A title in the credits of the film states that this film is the first in a series entitled “North Carolina Pictorial History,” but no others in the projected series are known to have been made. Although the early educational motion picture came to be known as The Lost Colony Film, the title as it appears on the film itself is The Earliest English Expedition and Attempted Settlements in the Territory Now the United States 1584–1591. Shot in 35mm by a two-man camera crew hired from the Atlas Educational Film Company of Chicago, Illinois, The Lost Colony Film was five reels in length, with a running time of fifty minutes. The outdoor drama “The Lost Colony” is still presented every summer on Roanoke Island, near the town of Manteo. According to Billy Arthur, the film was the forerunner of the pageant (12).
The Lost Colony Film is a historical costume drama made with amateur actors and a professional three-person crew, according to Whiteside. He describes it as a somewhat confusing tale of exploration, first contact with Native Americans, an attempted colony of soldiers, and their subsequent failure and departure. Another colony followed, this one composed of men, women, and children. This came to be known as “The Lost Colony.” Historical information is derived from the writings of Richard Hakluyt and Thomas Hariot, and visual information from the watercolors painted by John White, the governor of the Lost Colony. Historical scenes that receive the most emphasis include life in the Indian village, the baptism of Manteo, the birth of Virginia Dare, and White’s much-delayed return from England when he discovered Fort Raleigh abandoned, the colony lost. The Daily Advance, the local paper of Elizabeth City, N.C., describes the collective efforts of the locals to help make the film by sewing their own costumes and volunteering their time, and further praises Grimball’s tenacity: “Miss Elizabeth B. Grimball of New York who has directed the enterprise, has worked night and day from the beginning of preparations for the great movie production early in September. Every ounce of her strength, personality and will has gone into the work; and she has kept her temper and her head through ordeals and annoyances, big and small, that would have started Job on the road to profanity” (n.p.).

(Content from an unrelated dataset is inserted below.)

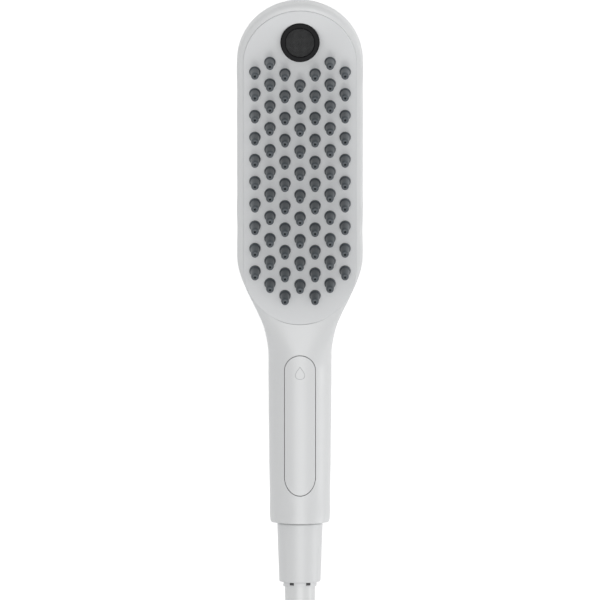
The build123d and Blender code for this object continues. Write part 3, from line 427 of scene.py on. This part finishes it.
# degrees of lean at the face's lower end and where its arc ends
LEAN_LOW, LEAN_HIGH = 16.2, 10.6
MAT_TOP, MAT_BOTTOM, MAT_INSET = 2.5, 4.0, 2.2
MAT_SIDES = (-1, -0.4, 0.4, 1)
MAT_BEND_START, MAT_BEND_POINTS, MAT_RUN_POINTS = 0.12, 12, 40
NUB_SIDES = 24
# radius and height on a nub's own axis, from its foot up, over the tip's rim and down its bore
NUB_OUTLINE = np.array([
    (2.95, -2.9), (2.95, 0.5), (2.88, 0.8), (2.64, 1.0), (2.42, 1.2), (2.36, 1.7), (2.28, 3.4),
    (2.2, 5.6), (2.12, 7.6), (2.04, 8.5), (1.87, 9.2), (1.55, 9.64), (1.12, 9.86), (0.82, 9.9),
    (0.66, 9.76), (0.6, 9.2), (0.56, 7.8),
])
SILICONE = (0.0535, 0.067, 0.079)


def face_angle(s):
    """Slope of the spray face in radians at arc length s, steady along its flat end."""
    return math.radians(FACE_START_SLOPE) + np.minimum(s, FACE_ARC) / FACE_RADIUS


def face_point(s, depth=0.0):
    """y and z of the face's centre line at arc length s: an arc, then its tangent."""
    start, angle = math.radians(FACE_START_SLOPE), face_angle(s)
    flat = np.maximum(0.0, s - FACE_ARC)
    y = FACE_START_Y + FACE_RADIUS * (np.sin(angle) - math.sin(start)) + flat * np.cos(angle)
    z = FACE_START_Z + FACE_RADIUS * (math.cos(start) - np.cos(angle)) + flat * np.sin(angle)
    return y + depth * np.sin(angle), z - depth * np.cos(angle)


def nub_places():
    """Arc length and x of every nub: staggered columns whose rows arch upwards."""
    places = []
    for column, (first, count) in enumerate(COLUMNS):
        x = column * COLUMN_PITCH
        s = FIRST_S - (column % 2) * ROW_PITCH / 2 + ARCH * (x / ARCH_HALF_WIDTH) ** 2
        rows = s + ROW_PITCH * np.arange(first, first + count)
        places += [(row, side * x) for row in rows for side in ((-1, 1) if column else (1,))]
    return np.array(places).T


def nub_grid():
    """Each nub's outline turned about its own axis, which leans back towards the handle."""
    s, x = (part[:, None, None] for part in nub_places())
    lean = np.radians(LEAN_LOW + (LEAN_HIGH - LEAN_LOW) * (s - FIRST_S) / (FACE_ARC - FIRST_S))
    radius, height = (part[:, None] for part in NUB_OUTLINE.T)
    turn = np.linspace(0, 2 * math.pi, NUB_SIDES, endpoint=False)
    across, up = radius * np.cos(turn), radius * np.sin(turn)
    y, z = face_point(s)
    return laid(x + across, y + up * np.cos(lean) - height * np.sin(lean),
                z + up * np.sin(lean) + height * np.cos(lean))


def mat_grid():
    """A band of eight points round the mat's section, carried along the face's arc."""
    end = FACE_WIDTH / 2 - MAT_INSET
    bend = end * (1 - np.cos(np.linspace(MAT_BEND_START, math.pi / 2, MAT_BEND_POINTS)))
    run = np.linspace(FACE_WIDTH / 2, FACE_ARC, MAT_RUN_POINTS)[1:-1]
    s = np.concatenate([MAT_INSET + bend, run, (FACE_LENGTH - MAT_INSET - bend)[::-1]])[:, None]
    short = np.maximum(0, end + MAT_INSET - np.minimum(s, FACE_LENGTH - s))
    half = np.sqrt(end ** 2 - short ** 2)
    side = np.array(MAT_SIDES + MAT_SIDES[::-1])
    y, z = face_point(s, np.repeat([MAT_TOP, MAT_BOTTOM], len(MAT_SIDES)))
    return laid(half * side, y, z)


silicone = plain_finish("grey_silicone", SILICONE, roughness=0.52, grain=1100.0, depth=0.00003,
                        mottle=0.06, sheen=0.25)
nubs = grid_mesh("nubs", nub_grid(), wrap_v=True, caps=True)
nub_sheet = grid_mesh("nub_sheet", mat_grid(), wrap_v=True, caps=True)
for piece in (nubs, nub_sheet):
    piece.data.materials.append(silicone)
    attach(piece, "handset")
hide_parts("nub_mat")


# ---- Jet nozzle ----
# A black ring holds a disc of fine woven wire over the jet's straightener. The ring stands
# square to the handle in the sloping face plate.
JET_S, JET_RADIUS, JET_RISE = 155.4, 10.2, 0.3
MESH_RADIUS, MESH_RECESS = 7.5, 0.75
WIRE_PITCH, WIRE_RADIUS, WIRE_WAVE = 0.60, 0.18, 0.17
WIRE_STEPS, WIRE_SIDES = 72, 6
# the share of a pitch that the outermost wires keep clear of the rim
EDGE_FREE = 0.3
BLACK = (0.008, 0.008, 0.009)
MESH_GREY = (0.062, 0.063, 0.064)


def woven_wires():
    """Wires both ways across a disc, rising and falling by a cosine over and under each other."""
    y_jet, z_jet = face_point(JET_S)
    top = z_jet + JET_RADIUS * np.tan(face_angle(JET_S)) + JET_RISE - MESH_RECESS
    count = int(MESH_RADIUS / WIRE_PITCH - EDGE_FREE)
    index = np.arange(-count, count + 1)[:, None, None]
    offset = index * WIRE_PITCH
    reach = np.sqrt(MESH_RADIUS ** 2 - offset ** 2)
    run = np.linspace(-1, 1, WIRE_STEPS)[:, None] * reach
    turn = np.linspace(0, 2 * math.pi, WIRE_SIDES, endpoint=False)
    rise = WIRE_WAVE * np.cos(math.pi * (run / WIRE_PITCH + index))
    side, height = WIRE_RADIUS * np.cos(turn), top + WIRE_RADIUS * np.sin(turn)
    run = run + 0 * turn
    warp = laid(run, y_jet + offset - side, height + rise)
    weft = laid(offset + side, y_jet + run, height - rise)
    return np.concatenate([warp, weft])


black_plastic = plain_finish("black_plastic", BLACK, roughness=0.55, mottle=0.1, specular=0.08)
jet_mesh = grid_mesh("woven_mesh", woven_wires(), wrap_v=True, caps=True)
jet_mesh.data.materials.append(plain_finish("dark_wire", MESH_GREY, roughness=0.45, metallic=0.6))
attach(jet_mesh, "handset")
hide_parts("jet_mesh")
coat_nodes(black_plastic, "jet_ring", "jet_straightener")


# ---- Painted shade in the swivel ring's slots ----
# A dark grey ring, painted shade that makes the slots read dark. It lies just under the slotted
# ring's surface and fills its slots.
SLOT_TOP_Y, SLOT_BOTTOM_Y = -32.05, -33.55
# size of the dark ring and its grey, which paint shade into the slots
SHADE_RING_OUTER, SHADE_RING_INNER, SHADE_RING_SIDES = 8.5, 7.4, 72
SLOT_SHADE_GREY = (0.10, 0.10, 0.102)


def shade_ring_grid():
    """The shade ring's rectangular section turned about the handle's axis."""
    turn = np.linspace(0, 2 * math.pi, SHADE_RING_SIDES, endpoint=False)[:, None]
    radius = np.array([SHADE_RING_OUTER, SHADE_RING_OUTER, SHADE_RING_INNER, SHADE_RING_INNER])
    y = np.array([SLOT_BOTTOM_Y, SLOT_TOP_Y, SLOT_TOP_Y, SLOT_BOTTOM_Y])
    return laid(radius * np.cos(turn), y + 0 * turn, radius * np.sin(turn))


# a dark ring that paints shade into the swivel ring's slots
slot_shade_ring = grid_mesh("slot_shade_ring", shade_ring_grid(), wrap_u=True, wrap_v=True)
slot_shade_ring.data.materials.append(
    plain_finish("slot_shade_paint", SLOT_SHADE_GREY, roughness=0.5, specular=0.3))
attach(slot_shade_ring, "hose")


# ---- Inside: seals, valve, water ways and screws, and the hose's metal ends ----
# Plain mouldings, ground ceramic discs, rubber seals, stainless steel and turned brass. Most of
# them are out of sight in the shell.
RUBBER, MOULDING, CERAMIC = (0.03, 0.03, 0.03), (0.62, 0.62, 0.60), (0.86, 0.85, 0.82)
STEEL, BRASS = (0.45, 0.45, 0.46), (0.78, 0.60, 0.30)
coat_nodes(plain_finish("black_rubber", RUBBER, roughness=0.7, mottle=0.1), "jet_oring",
           "plunger_oring", "inlet_oring", "inlet_washer", "outlet_gasket", "end_washer")
coat_nodes(plain_finish("plain_moulding", MOULDING, roughness=0.5), "chamber_tray", "valve_body",
           "valve_cap", "index_rotor", "plunger", "inlet_duct", "manifold_duct", "jet_duct",
           "inlet_nipple")
coat_nodes(plain_finish("ceramic", CERAMIC, roughness=0.22, coat=0.3), "port_disc",
           "selector_disc")
coat_nodes(plain_finish("stainless_steel", STEEL, roughness=0.42, metallic=1.0), "chamber_screws",
           "button_pin", "plunger_spring", "hose_ferrule", "end_ferrule")
coat_nodes(plain_finish("turned_brass", BRASS, roughness=0.3, metallic=1.0), "swivel_tail",
           "end_tail")


# ---- Return spring ----
# The coil under the plunger's collar, out of sight in the shell. It is a copy of the rigid one
# with a mesh of its own; the share by which the plunger's travel would shorten it is worked out
# but not applied.
PLUNGER_TRAVEL = max(JOINTS["plunger_slide"]["range_m"])
return_spring = copied("return_spring", "plunger_spring", "handset")
coil_ends = np.array([vertex.co for vertex in return_spring.data.vertices]) @ OUTWARD
1 - PLUNGER_TRAVEL / np.ptp(coil_ends)
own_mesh(return_spring)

The Lost Colony Film premiered November 7, 1921, in the Supreme Courtroom in Raleigh, the state capital (Whiteside 1990, 8). Four prints were struck and were distributed by the Bureau of Community Service, a division of the State Department of Education, which found its intended audience in schools, community centers, and civic clubs, including several places in the district where motion pictures had never been screened before. To be able to show the film in places without electricity, a T Ford was fitted with a generator to provide power for a projector (Powell 120). A print of the silent motion picture resurfaced in the mid-1970s, and a 16mm print was made from the 35mm surviving copy by the Roanoke Island Historical Association in Manteo, North Carolina.